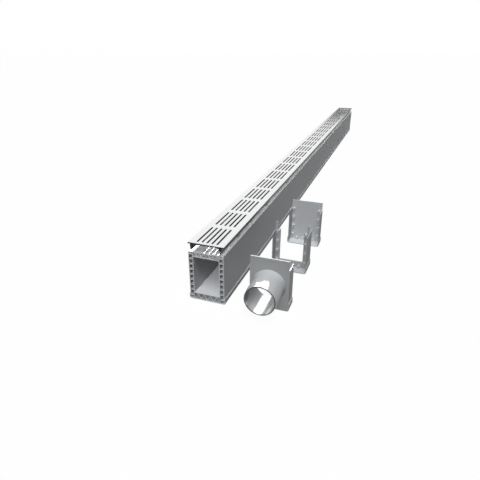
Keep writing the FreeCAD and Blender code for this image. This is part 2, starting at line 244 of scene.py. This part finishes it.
metal = {
    "shine": 0.2,
    "roughness": 0.36,
    "uneven": 0.10,            # what the brushing changes in the roughness
    "bump": 0.7,
    # noises: scale, stretch, detail, roughness
    "brushed": (1400.0, (1.0, 0.004, 1.0), 3.0, 0.6),
    "clouds": (9.0, (1.0, 0.4, 1.0), 3.0, 0.5),
    "saw": (700.0, (0.3, 1.0, 2.0), 2.0, 0.6),
    "brushing": 0.00002,       # depth
    "sawMarks": 0.00004,
    # the plate's top
    "faceDepth": 0.0004,       # its look reaches this far down
    "face": 0.875,
    "faceMottle": 0.05,
    "faceHue": -0.005,
    "faceRoughness": 0.10,
    # ribs, legs and edges: a dull mill finish, painted near black for the shade under the plate
    "shadedMill": 0.11,
    "shadedMillMottle": 0.033,
    "shadedMillHue": -0.01,
    "brushShare": 0.5,         # of the mottle, with clouds for the rest
    # tongues in the clip chambers
    "tongueRise": 0.0049,      # they show up to this above the channel
    "tongue": 0.40,
    # sawn ends, painted near black for shade
    "cutDepth": 0.0006,        # their look reaches this far in
    "shadedSawn": 0.02,
    "shadedSawnMottle": 0.012,
    "sawnRougher": 0.2,
    "metallic": {"shadedMill": 0.3, "shadedSawn": 0.1, "face": 1.0, "tongue": 0.6},
}


def grateFinish():
    make = Finish(bpy.data.materials.new("anodised aluminium"))
    height = make.along("Z")
    plateTop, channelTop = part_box("slotted_grate")[1][2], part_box("channel_body")[1][2]
    ends = fromEnds(make, "slotted_grate") < metal["cutDepth"]
    face = (height > plateTop - metal["faceDepth"]) * (1 - ends)
    tongue = (height < channelTop + metal["tongueRise"]) * (1 - ends)
    brushed, clouds, saw = (make.noise(*metal[kind]) for kind in ("brushed", "clouds", "saw"))
    top = make.mottled(brushed, metal["face"], metal["faceMottle"], metal["faceHue"])
    # the ribs, legs and edges: mill finish with painted shade
    shadedMill = make.mottled(brushed * metal["brushShare"] + clouds * (1 - metal["brushShare"]),
                        metal["shadedMill"], metal["shadedMillMottle"], metal["shadedMillHue"])
    # the sawn ends in painted shade
    shadedSawn = make.mottled(saw, metal["shadedSawn"], metal["shadedSawnMottle"], 0.0)
    body = make.blend(tongue, make.blend(face, shadedMill, top), grey(metal["tongue"]))
    metallic = metal["metallic"]["shadedMill"]
    for zone, kind in ((ends, "shadedSawn"), (face, "face"), (tongue, "tongue")):
        metallic = zone * (metal["metallic"][kind] - metal["metallic"]["shadedMill"]) + metallic
    rough = metal["roughness"] + (brushed - 0.5) * metal["uneven"] + ends * metal["sawnRougher"]
    relief = brushed * metal["brushing"] * face + saw * metal["sawMarks"] * ends
    return make.surface(
        Base_Color=make.blend(ends, body, shadedSawn),
        Metallic=metallic,
        Specular_IOR_Level=metal["shine"],
        Roughness=rough * (1 - face) + face * metal["faceRoughness"],
        Normal=make.bump(relief, metal["bump"]))


dress("slotted_grate", grateFinish())
print("grate dressed")


# moulded fittings; places are measured from each one's own box

moulded = {
    "tones": {"outlet_end_cap": 0.42, "joining_frame": 0.47, "blank_end_cap": 0.59},
    "polish": {"outlet_end_cap": 0.09, "joining_frame": 0.34, "blank_end_cap": 0.34},
    "relief": {"outlet_end_cap": 0.0, "joining_frame": 1.0, "blank_end_cap": 1.0},
    "mottle": 0.025,           # lightest less darkest
    "hue": -0.028,
    "uneven": 0.04,            # what the clouds change in the roughness
    "shine": 0.12,
    "index": 1.53,
    "bump": 0.6,
    # noises: scale, stretch, detail, roughness
    "clouds": (14.0, (1.0, 1.0, 0.6), 4.0, 0.6),
    "grain": (2200.0, (1.0, 1.0, 1.0), 2.0, 0.5),
    "cloudShare": 0.8,         # of the mottle, with grain for the rest
    "grainDepth": 0.000002,
    "waves": 0.00002,          # depth of the clouds
    "skirt": (0.0035, 0.0212),  # rougher and in painted shade outside: in from its side, down from the top
    "skirtShadeTone": 0.42,
    "skirtRoughness": 0.55,
    "edgeDepth": 0.0002,       # the top edge of a plate
    "edgeRoughness": 0.60,
    # the outlet's spigot
    "spigot": 0.0599,          # from its mouth to the plate
    # painted light: the spigot lighter than its plate
    "spigotLightTone": 0.54,
    "mouthDepth": 0.0004,      # its cut end, in painted shade
    "mouthShadeTone": 0.14,
    "axis": 0.0526,            # above the ground
    "bore": 0.0284,            # radius, with all that lies within
    "boreDark": (0.022, 0.065),  # full tone up to here, painted shade from here up
    "boreShadeTone": 0.09,
}


def spigotColour(make, colour, plain, aside, height):
    # the plate's colour, with the spigot's painted light over it, and painted shade in the bore and on
    # the mouth
    depth = make.along("Y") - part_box("outlet_end_cap")[0][1]
    rise = height - moulded["axis"]
    bore = (aside * aside + rise * rise) < moulded["bore"] ** 2
    # painted shade in the bore, darker towards its top
    dark = bore * (1 - make.fade(height, *moulded["boreDark"]))
    # painted light on the spigot
    colour = make.blend(depth < moulded["spigot"], colour, plain(moulded["spigotLightTone"]))
    colour = make.blend(dark, colour, grey(moulded["boreShadeTone"], moulded["hue"]))
    # painted shade on the spigot's mouth
    return make.blend(depth < moulded["mouthDepth"], colour, grey(moulded["mouthShadeTone"], moulded["hue"]))


def mouldedFinish(name, seed):
    make = Finish(bpy.data.materials.new("moulded pvc"))
    low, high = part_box(name)
    middle, half, top = (low[0] + high[0]) / 2, (high[0] - low[0]) / 2, high[2]
    aside, height = abs(make.along("X") - middle), make.along("Z")
    skirt = (aside > half - moulded["skirt"][0]) * (height < top - moulded["skirt"][1])
    edge = height > top - moulded["edgeDepth"]
    scale, *shape = moulded["clouds"]
    clouds, grain = make.noise(scale + seed, *shape), make.noise(*moulded["grain"])
    pattern = clouds * moulded["cloudShare"] + grain * (1 - moulded["cloudShare"])
    polish = moulded["polish"][name]

    def plain(tone):
        return make.mottled(pattern, tone, moulded["mottle"], moulded["hue"])
    # the skirts' outer sides in painted shade
    colour = make.blend(skirt, plain(moulded["tones"][name]), plain(moulded["skirtShadeTone"]))
    if name == "outlet_end_cap":
        colour = spigotColour(make, colour, plain, aside, height)
    relief = (grain * moulded["grainDepth"] + clouds * moulded["waves"]) * moulded["relief"][name]
    return make.surface(
        Base_Color=colour,
        Roughness=polish + (clouds - 0.5) * moulded["uneven"]
        + skirt * (moulded["skirtRoughness"] - polish) + edge * (moulded["edgeRoughness"] - polish),
        Specular_IOR_Level=moulded["shine"],
        Normal=make.bump(relief, moulded["bump"]), IOR=moulded["index"])


for seed, name in enumerate(moulded["tones"]):
    dress(name, mouldedFinish(name, seed))
print("fittings dressed")


# floor, surroundings and light

studio = {
    "floorSize": 60.0,
    "floorDrop": 0.0004,       # below the object's underside
    "floorTone": 0.12,         # what the floor throws back at the object
    "floorSeen": 0.95,         # what the camera sees of it, for the shadow
    "floorWhite": 0.90,        # how much plain white lies over that
    "ambient": 0.085,
    "wall": 0.11,              # tone of the wall that only mirrors see
    "wallTop": (0.145, 0.160),  # its height, as a slope: full up to here, none from here up
}
lamps = {                      # where each shines towards, strength, width in degrees, shadows
    "key": ((-0.24, 0.50, -1.0), 1.18, 28.0, True),
    "overhead": ((0.0, 0.0, -1.0), 1.70, 28.0, False),
    "front": ((0.0, 1.0, 0.0), 0.72, 28.0, False),
    "rear": ((0.75, -0.66, 0.0), 0.55, 28.0, False),
}
panels = {                     # white panels: the one piece that mirrors each, then the same
    "roof panel": ("channel_body", (0.383, -0.806, -0.451), 1.05, 13.0, True),
    "low cap panel": ("outlet_end_cap", (0.239, -0.832, -0.50), 13.0, 48.0, True),
    "high cap panel": ("outlet_end_cap", (-0.020, -0.720, -0.694), 10.0, 38.0, True),
}


def whiteRays(make, share):
    # how much plain white this ray is shown
    seen = (make.ray("Camera") + make.ray("Glossy")).math("ADD", make.ray("Transmission"), clamp=True)
    return seen * share


def makeFloor():
    mesh = bpy.data.meshes.new("floor")
    work = bmesh.new()
    bmesh.ops.create_grid(work, x_segments=1, y_segments=1, size=studio["floorSize"] / 2)
    bmesh.ops.translate(work, verts=work.verts, vec=(0.0, 0.0, -studio["floorDrop"]))
    work.to_mesh(mesh)
    work.free()
    floor = bpy.data.objects.new("floor", mesh)
    bpy.context.scene.collection.objects.link(floor)
    make = Finish(bpy.data.materials.new("pale floor"))
    tone = make.blend(make.ray("Camera"), grey(studio["floorTone"]), grey(studio["floorSeen"]))
    matt = make.node("ShaderNodeBsdfDiffuse", {}, {"Color": tone})
    white = make.node("ShaderNodeEmission", {}, {"Color": grey(1.0), "Strength": 1.0})
    mixed = make.node("ShaderNodeMixShader", {},
                      {0: whiteRays(make, studio["floorWhite"]), 1: matt, 2: white})
    make.node("ShaderNodeOutputMaterial", {}, {"Surface": mixed})
    mesh.materials.append(make.owner)


def makeSurroundings():
    world = bpy.data.worlds.new("studio")
    bpy.context.scene.world = world
    make = Finish(world)

    def backdrop(strength):
        return make.node("ShaderNodeBackground", {}, {"Color": grey(1.0), "Strength": strength})
    mixed = make.node("ShaderNodeMixShader", {},
                      {0: whiteRays(make, 1.0), 1: backdrop(studio["ambient"]), 2: backdrop(1.0)})
    # near the horizon only mirrors see a grey wall before the white
    low = make.fade(make.along("Z", "Generated"), *studio["wallTop"]) * make.ray("Glossy")
    mixed = make.node("ShaderNodeMixShader", {}, {0: low, 1: mixed, 2: backdrop(studio["wall"])})
    make.node("ShaderNodeOutputWorld", {}, {"Surface": mixed})


def addLamp(name, towards, strength, softness, shadow):
    lamp = bpy.data.lights.new(name, "SUN")
    lamp.energy, lamp.angle, lamp.use_shadow = strength, math.radians(softness), shadow
    holder = bpy.data.objects.new(name, lamp)
    holder.rotation_euler = Vector(towards).to_track_quat("-Z", "Y").to_euler()
    holder.visible_glossy = False   # mirrors see the panels and the surroundings
    bpy.context.scene.collection.objects.link(holder)
    return holder


def addPanel(name, piece, *settings):
    holder = addLamp(name, *settings)
    holder.visible_diffuse, holder.visible_glossy = False, True
    mirrors = bpy.data.collections.new("what mirrors the " + name)
    mirrors.objects.link(nodes[piece])
    holder.light_linking.receiver_collection = mirrors


makeFloor()
makeSurroundings()
for name, settings in lamps.items():
    addLamp(name, *settings)
for name, settings in panels.items():
    addPanel(name, *settings)
print("floor and light set")


# camera

view = {
    "place": (0.31016, -1.64332, 0.47274),
    "turn": -0.3563,           # radians, from straight along the channel to the right
    "down": 0.4405,            # radians below level
    "lens": 31.168,
    "sensor": 36.0,
    "reach": (0.01, 100.0),
}


def addCamera():
    camera = bpy.data.cameras.new("camera")
    camera.lens, camera.sensor_width = view["lens"], view["sensor"]
    camera.clip_start, camera.clip_end = view["reach"]
    holder = bpy.data.objects.new("camera", camera)
    holder.location = view["place"]
    holder.rotation_euler = (math.pi / 2 - view["down"], 0.0, -view["turn"])
    bpy.context.scene.collection.objects.link(holder)
    bpy.context.scene.camera = holder


addCamera()
bpy.context.scene.view_settings.view_transform = "Standard"
print("camera set")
+-------+
[Written request]: Copy all lines of the listing above that contain the string "scene".

[The response]:
Keep writing the FreeCAD and Blender code for this image. This is part 2, starting at line 244 of scene.py. This part finishes it.
    bpy.context.scene.collection.objects.link(floor)
    bpy.context.scene.world = world
    bpy.context.scene.collection.objects.link(holder)
    bpy.context.scene.collection.objects.link(holder)
    bpy.context.scene.camera = holder
bpy.context.scene.view_settings.view_transform = "Standard"